Shaw can be devastatingly accurate and efficient at times, but of his 15 incompletions (including interceptions), three were throw-aways, two were overthrown, two were underthrown, and two were the result of miscommunication (which could have also stemmed from pressure on Shaw). LSU sacked Shaw four times, and as the game progressed, Shaw's decision-making seemed to wear down, to the point where Steve Spurrier admitted that he wondered if Shaw had suffered a concussion at some point.

That LSU was able to generate pressure while typically bringing only three or four defenders made life hell for South Carolina's receivers, of which there were often only a couple or a few in the route. On passes longer than six yards downfield, Shaw went only 5-for-17 for 100 yards and two interceptions. On shorter passes, LSU defenders swarmed quickly enough to limit S.C. skill position players to an average of 3.8 yards after catch.

This is a very good sign for LSU. Manziel is a better runner than Shaw -- he might be the second-best rushing quarterback in the country behind Ohio State's Braxton Miller, and honestly, his stats suggest he might actually be a decent amount better than Miller, too -- but the options for Sumlin and offensive coordinator Kliff Kingsbury will be as follows: Either lean on the running game a bit more and risk getting Manziel hit a lot, or lean more on the passing game and risk either tiny gains on horizontal passes (because three LSU defenders will quickly be in pursuit) or sacks and interceptions on more vertical pass attempts. The former allows for fewer disasters but might wear Manziel down considerably. The latter, meanwhile, could hand LSU easy points. And the late trend for LSU (at least until the South Carolina game) was that either the Tigers scored easy points or didn't score at all.

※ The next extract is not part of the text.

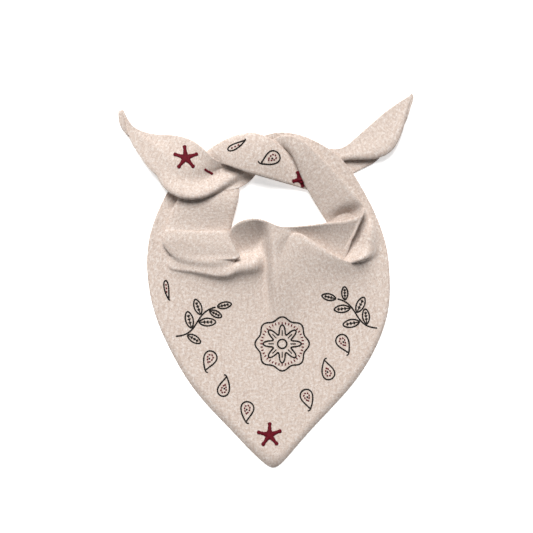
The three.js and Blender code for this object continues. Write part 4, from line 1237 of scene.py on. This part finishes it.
rng = np.random.default_rng(len(TIPS))
strands = []
for start, end in TIPS:
    start, end = plan_point(*start), plan_point(*end)
    count = int(np.linalg.norm(end - start) / STRAND_STEP)
    for f in np.linspace(0, 1, count):
        spot = start * (1 - f) + end * f
        across = turned(0, TIP_WIDTH / 2 * rng.uniform(*TIP_WANDER), heading(start, end))
        strands.append(strand_between(spot - across, spot + across))
sew("star_tips_in_fold", strands, red_thread)
print("star tips in the fold:", len(strands), "strands")

# %% [markdown]
# ## Medallion
# The middle of the bib carries a round ornament of the kind that bandanas have always had: a
# scalloped rim, a ring of petals and a small ring as its heart. Short red stitches stand like a fringe
# inside the scallops, and each petal has a short vein. A circle whose radius swells with a cosine
# gives even lobes with no point placed by hand, so the same few lines draw the rim and the petals.

# %% Medallion
MEDALLION_RADIUS = 30 * MM
MEDALLION_X, MEDALLION_Y = 5.4, 33
LOBES = 8
LOBED_POINTS = 160
PETAL_VEIN = (0.3, 0.5)
PETAL_VEIN_WIDTH = 1.3 * MM

# Name, share of the radius, and swell of the lobes as a share of that
MEDALLION_LINES = [
    ("medallion_rim", 0.93, 0.07),
    ("medallion_petals", 0.52, 0.36),
    ("medallion_heart", 0.17, 0),
]


def lobed_outline(centre, radius, swell):
    return [
        turned(radius * (1 + swell * math.cos(LOBES * angle)), 0, angle, centre)
        for angle in np.linspace(0, 2 * math.pi, LOBED_POINTS, endpoint=False)
    ]


def on_spoke(n, count, share):
    """The angle of one of some even spokes of the medallion, and a place on it."""
    angle = 2 * math.pi * n / count
    return angle, turned(MEDALLION_RADIUS * share, 0, angle, medallion_centre)


medallion_centre = plan_point(MEDALLION_X, MEDALLION_Y)
for name, share, swell in MEDALLION_LINES:
    rng = np.random.default_rng(len(name))
    outline = lobed_outline(medallion_centre, MEDALLION_RADIUS * share, swell)
    stitches = line_of_stitches(outline, rng, closed=True)
    if name == "medallion_petals":
        for n in range(LOBES):
            ends = [on_spoke(n, LOBES, share)[1] for share in PETAL_VEIN]
            stitches += line_of_stitches(ends, rng, width=PETAL_VEIN_WIDTH)
    sew(name, stitches, black_thread, [name])
    print(name, len(stitches), "stitches")

# %% Its red fringe
FRINGE_COUNT = 40
FRINGE_SHARE = 0.76
FRINGE_REACH = 3 * MM
FRINGE_WIDTH = 1.3 * MM

fringe = []
for n in range(FRINGE_COUNT):
    angle, spot = on_spoke(n, FRINGE_COUNT, FRINGE_SHARE)
    fringe.append(short_stitch(spot, angle, FRINGE_REACH, FRINGE_WIDTH))
sew("medallion_fringe", fringe, red_thread)
print("fringe:", len(fringe), "stitches")

# %% [markdown]
# ## Leafy sprays
# Each side of the bib has a curved stem with six leaves, and each leaf has a midrib with side veins.
# The stem is one curve with four guide points, and each leaf sits at its share of the stem's length,
# so a moved guide point takes the leaves along.

# %% Stems and leaves
SPRAY_REACH = 64 * MM
LEAF_LENGTH = 19 * MM
LEAF_WIDTH = 8.5 * MM
LEAF_TAPER = 1.5
LEAF_SPREAD = 1
STEM_CLEARANCE = 1.9 * MM
STEM_POINTS = 201

# Guide points as shares of the reach, name with foot and lean, and leaves with their share of the
# stem, side and size
STEM_GUIDES = [(0, 0), (0.42, 0.02), (0.3, 0.42), (0.68, 0.5)]
SPRAYS = [("spray_left", -30.6, 35, 1), ("spray_right", 37.6, 37.2, -1)]
LEAVES = [(0.2, -1, 0.9), (0.34, 1, 1), (0.52, -1, 1), (0.66, 1, 0.95), (0.84, -1, 0.8), (1, 0, 0.85)]


def bezier(points, f):
    a, b, c, d = points
    return a * (1 - f) ** 3 + 3 * b * f * (1 - f) ** 2 + 3 * c * f**2 * (1 - f) + d * f**3


def leaf_outline(centre, length, width, angle):
    """A slim outline with two pointed ends."""
    def side_at(turn, _):
        side = math.sin(turn)
        return math.copysign(abs(side) ** LEAF_TAPER, side) * width / 2

    return outline_round(centre, length, angle, side_at)


# %% The veins of a leaf
VEIN_WIDTH = 1.3 * MM
VEIN_REACH = 2.6 * MM
VEIN_LEAN = 0.75
VEIN_SPOTS = (-0.24, -0.04, 0.16)
MIDRIB = (-0.5, 0.3)


def vein_stitches(centre, length, size, angle, rng):
    midrib = [turned(share * length, 0, angle, centre) for share in MIDRIB]
    stitches = line_of_stitches(midrib, rng, width=VEIN_WIDTH)
    for share in VEIN_SPOTS:
        start = turned(share * length, 0, angle, centre)
        for side in (-1, 1):
            tip = turned(VEIN_REACH * size, 0, angle + side * VEIN_LEAN)
            stitches.append(stitch_between(start, start + tip, VEIN_WIDTH, LINE_HEIGHT))
    return stitches


# %% Sewing the sprays
for name, x, y, lean in SPRAYS:
    rng = np.random.default_rng(len(name))
    foot = plan_point(x, y)
    guides = [foot + np.array([lean * out, up]) * SPRAY_REACH for out, up in STEM_GUIDES]
    stem = np.array([bezier(guides, f) for f in np.linspace(0, 1, STEM_POINTS)])
    reach = np.concatenate([[0], np.cumsum(np.linalg.norm(np.diff(stem, axis=0), axis=1))])
    sew(f"{name}_stem", line_of_stitches(stem, rng), black_thread, [f"{name}_stem"])
    for n, (at, side, size) in enumerate(LEAVES, start=1):
        spot = min(int(np.searchsorted(reach, at * reach[-1])), len(stem) - 1)
        before, after = stem[max(spot - 1, 0)], stem[min(spot + 1, len(stem) - 1)]
        angle = heading(before, after) + side * LEAF_SPREAD
        length = LEAF_LENGTH * size
        centre = turned(length / 2 + STEM_CLEARANCE, 0, angle, stem[spot])
        path = leaf_outline(centre, length, LEAF_WIDTH * size, angle)
        stitches = line_of_stitches(path, rng, closed=True)
        stitches += vein_stitches(centre, length, size, angle, rng)
        leaf = f"{name}_leaf_{n}"
        sew(leaf, stitches, black_thread, [leaf])
    print(name, "with", len(LEAVES), "leaves")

Can LSU stop Johnny Manziel?

Because of Manziel's recent success, many are attempting to say that there is a lot of pressure on LSU to prove they can slow down such a dynamic talent. Really, though, the LSU defense is still the LSU defense. The pressure is probably more on A&M; the Aggies have torched a series of either iffy or bad defenses, but they struggled against the last great defense they faced, at least once the element of surprise wore off. Sumlin and Kingsbury still need to protect their young, error-prone and incredibly exciting quarterback against a relentlessly fast LSU defense, but the only way the Aggies can win is if Manziel goes crazy.

At the beginning of the season, I said that the biggest game on LSU's schedule might not be Alabama at all -- it might be the Texas A&M game. The logic was simple: the Aggies are going to give the Tigers their home run swing, and they will do so in front of an amped up, nearly psychotic Kyle Field crowd. And without a win tomorrow, LSU will officially watch their national title hopes disappear before Alabama even comes to town.

A&M has looked phenomenal at times, but they are still a bit erratic, and they should make enough errors to give the Bayou Bengals the win. But you'll want to watch anyway, just in case Manziel takes another leap earlier than expected.